§ **Requirement**
Copy the lines holding the word "scene", all of them.

§ **Data lines**
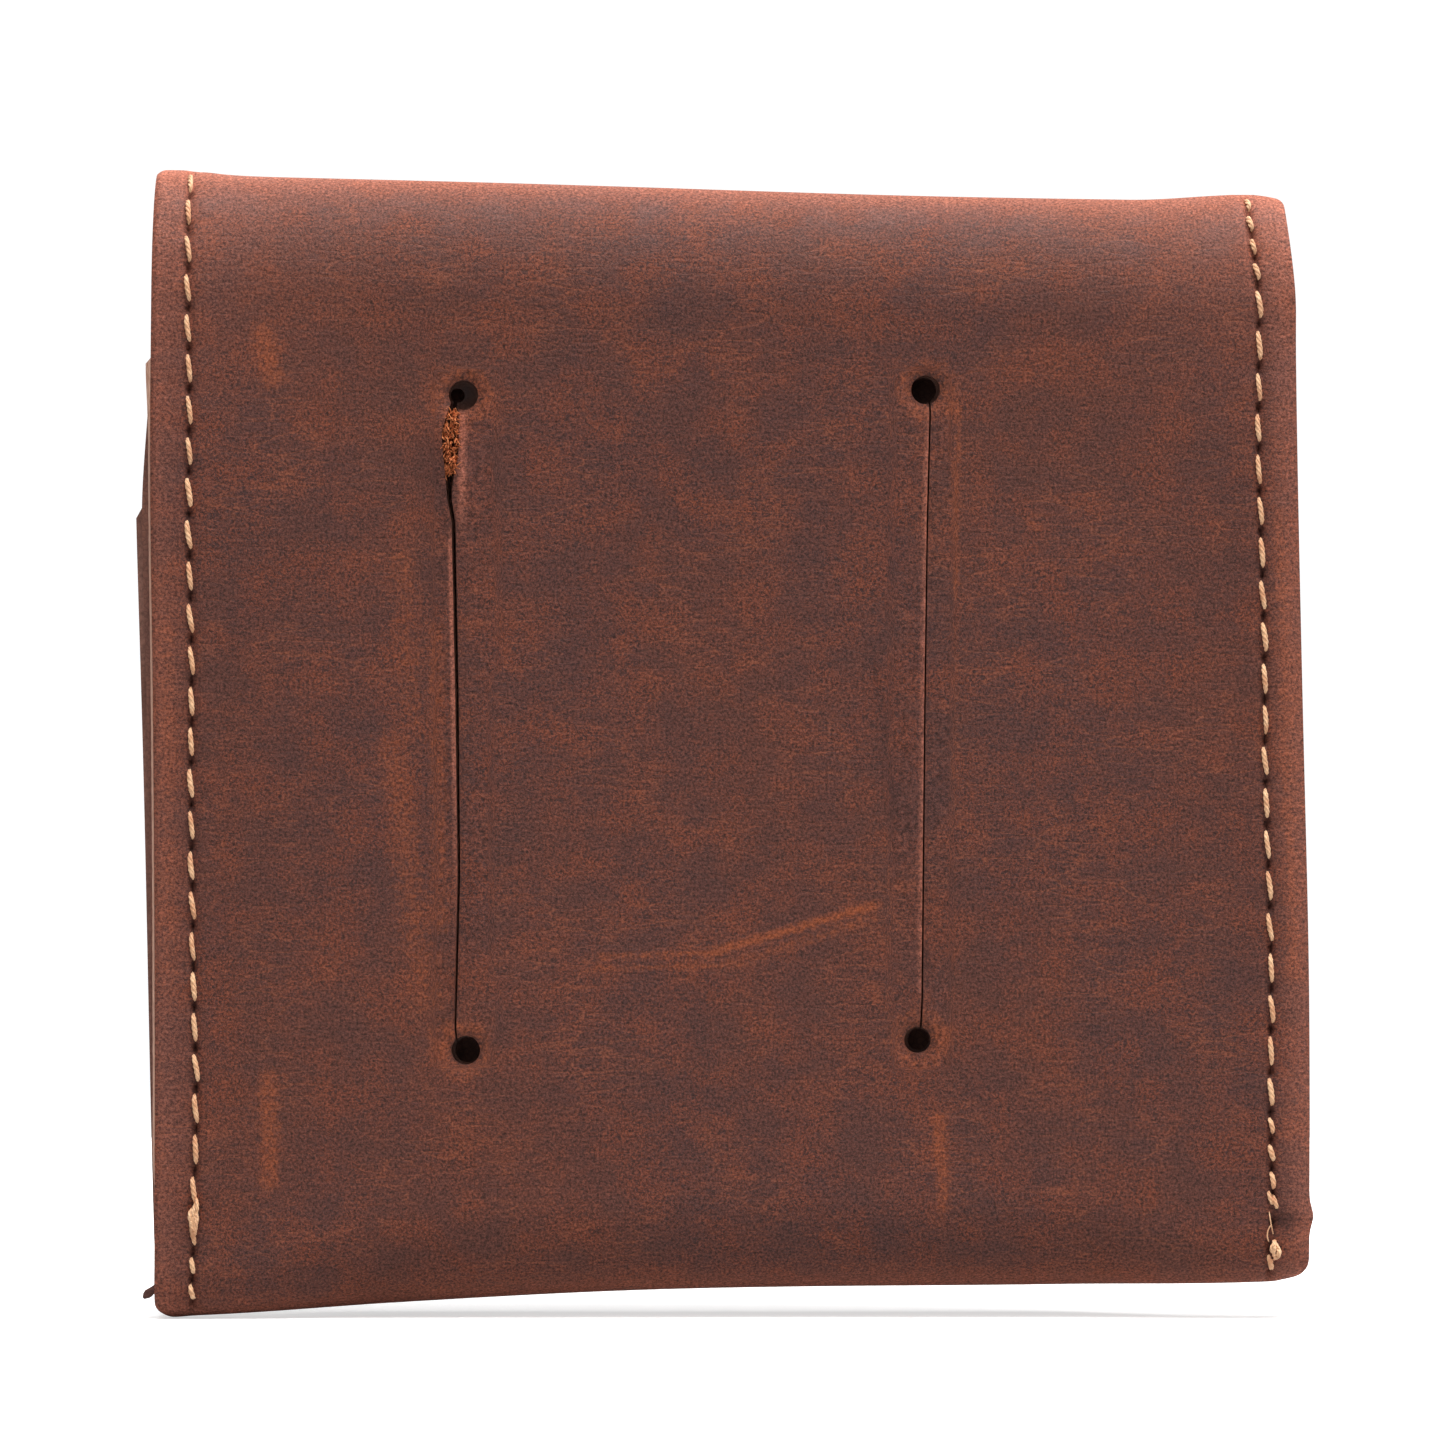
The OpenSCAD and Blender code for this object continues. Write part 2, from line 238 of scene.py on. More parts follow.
def fold_point(home, angle):
    """Depth and height of the top fold's outer face, at an angle from the back up and over to the flap."""
    y = BACK_Y + FOLD_R * (1 - np.cos(angle))
    z = top_z(home) - FOLD_RISE * (1 - np.sin(angle))
    return y, z


def foot_point(home, angle):
    """Depth and height of the bottom fold's outer face, at an angle from the front under to the back."""
    face = front_face(home)
    rise = 4 + (FOOT_RISE - 4) * bow(home)
    y = (face + BACK_Y) / 2 + (face - BACK_Y) / 2 * np.cos(angle)
    z = foot_z(home) + rise * (1 - np.sin(angle))
    return y, z


def flap_end(home):
    """Height of the flap's lower edge, with its round corners."""
    low = flap_low[2] + TOP_SLOPE * (home - flap_high[0])
    return low + corner_round(np.minimum(home - LEFT, RIGHT - home), FLAP_CORNER_R)


def flap_face(home, z):
    """Depth of the flap's outer face: it droops back a little towards its sides and its lower edge."""
    down = np.clip((top_z(home) - FOLD_RISE - z) / 45, 0, 1)
    aside = 1 - bow(home)
    return FLAP_Y - 1.5 * aside * ease(down) - 0.3 * ease((down - 0.85) / 0.4)


def rows_between(start, end, count):
    return list(np.linspace(start, end, count + 1))


def graded(low, high, coarse, fine, centres, reach):
    """An odd number of places from low to high, closer together near the centres."""
    spots = [low]
    while spots[-1] < high:
        distance = min(abs(spots[-1] - centre) for centre in centres)
        spots.append(spots[-1] + fine + (coarse - fine) * float(ease((distance - reach) / (2 * reach))))
    if len(spots) % 2 == 0:
        spots.append(2 * spots[-1] - spots[-2])
    return low + (np.array(spots) - low) * (high - low) / (spots[-1] - low)


class Strip:
    """Outer face of a strip of leather: its points, normals, distance along it and home columns."""

    def __init__(self, home, sections, proud=0.0):
        self.home = np.asarray(home, float)
        self.starts = [0]
        rows = []
        for section in sections:
            rows += section(self.home)[1 if rows else 0:]
            self.starts.append(len(rows) - 1)
        y, z = [np.array([np.broadcast_to(row[k], self.home.shape) for row in rows]) for k in (0, 1)]
        stands_out = proud * np.array([[row[2]] for row in rows])
        home_grid = np.broadcast_to(self.home, y.shape)
        wander = (seam_shift(home_grid, z) + slit_shift(home_grid, z)) * np.array([[row[3]] for row in rows])
        x = home_grid + side_shift(home_grid, z, stands_out) + wander
        self.points = np.stack([x, y, z], axis=2)
        across = np.gradient(self.points, axis=1)
        along = np.gradient(self.points, axis=0)
        normals = np.cross(across, along)
        self.normals = normals / np.linalg.norm(normals, axis=2, keepdims=True)
        steps = np.linalg.norm(np.diff(self.points, axis=0), axis=2)
        self.s = np.vstack([np.zeros(len(self.home)), np.cumsum(steps, axis=0)])
        self.home_grid = home_grid

    def measure_from(self, row, value):
        """Sets the distance along the strip to be a value at one row."""
        self.s = self.s - self.s[row] + value
        return self

    def at(self, s):
        """Point and normal at a distance along the middle column."""
        column = len(self.home) // 2
        where = [np.interp(s, self.s[:, column], self.points[:, column, k]) for k in range(3)]
        facing = [np.interp(s, self.s[:, column], self.normals[:, column, k]) for k in range(3)]
        return np.array(where), np.array(facing) / np.linalg.norm(facing)


# Each section gives rows of (depth, height, how much the side stands out, how much seams and slits wander)

def front_rows(home):
    top = top_z(home) - FRONT_BELOW_TOP
    low = foot_point(home, 0)[1]
    return [(front_face(home), top + (low - top) * t, 0.55 + 0.45 * ease(t / 0.02), 0)
            for t in [0, 0.002, 0.005, 0.01, *rows_between(0.02, 1, 40)]]


def foot_rows(home):
    return [(*foot_point(home, math.pi * t), 1 - t, 0) for t in rows_between(0, 1, 30)]


def back_rows(home):
    low = foot_point(home, math.pi)[1]
    high = fold_point(home, 0)[1]
    places = graded(0, 1, 0.0062, 0.0032, [(z - 5) / 84 for z in SLIT_Z], 0.02)
    heights = [low + (high - low) * t for t in places]
    return [(BACK_Y + back_wave(home, z), z, 0, 1) for z in heights]


def first_fold_rows(home):
    return [(*fold_point(home, a), 0, 1) for a in [*rows_between(0, math.pi / 2 - 0.004, 29), math.pi / 2]]


def last_fold_rows(home):
    return [(*fold_point(home, a), 0, 0)
            for a in [math.pi / 2, *rows_between(math.pi / 2 + 0.004, math.pi, 25)]]


def flap_rows(home):
    high = fold_point(home, math.pi)[1]
    low = flap_end(home)
    places = [*rows_between(0, 0.97, 56), 0.98, 0.99, 0.996, 1]
    heights = [high + (low - high) * t for t in places]
    return [(flap_face(home, z), z, 0, 0) for z in heights]


def case_strip(home):
    strip = Strip(home, [front_rows, foot_rows, back_rows, first_fold_rows], PROUD)
    return strip.measure_from(strip.starts[2], foot_point(strip.home, math.pi)[1])


def flap_strip(home):
    """The flap's strip goes on from the top of the fold. Its sides are set in a little."""
    apex = case_strip(home).s[-1]
    return Strip(home, [last_fold_rows, flap_rows]).measure_from(0, apex)


def near(home):
    """Three columns close to one place across the strip."""
    return [home - 0.05, home, home + 0.05]


# ---------------------------------------------------------------- meshes

def mesh_object(name, spots, faces, materials, kinds=None, place=None):
    """A smooth mesh piece. place is where the materials take each point to be."""
    mesh = bpy.data.meshes.new(name)
    mesh.from_pydata((np.asarray(spots) * MM).tolist(), [], faces)
    for material in materials:
        mesh.materials.append(material)
    if kinds is not None:
        mesh.polygons.foreach_set("material_index", kinds)
    piece = bpy.data.objects.new(name, mesh)
    bpy.context.scene.collection.objects.link(piece)
    write_attribute(mesh, "place", spots if place is None else place)
    clean = bmesh.new()
    clean.from_mesh(mesh)
    bmesh.ops.recalc_face_normals(clean, faces=clean.faces)
    clean.to_mesh(mesh)
    clean.free()
    smooth(mesh)
    return piece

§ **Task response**
The OpenSCAD and Blender code for this object continues. Write part 2, from line 238 of scene.py on. More parts follow.
    bpy.context.scene.collection.objects.link(piece)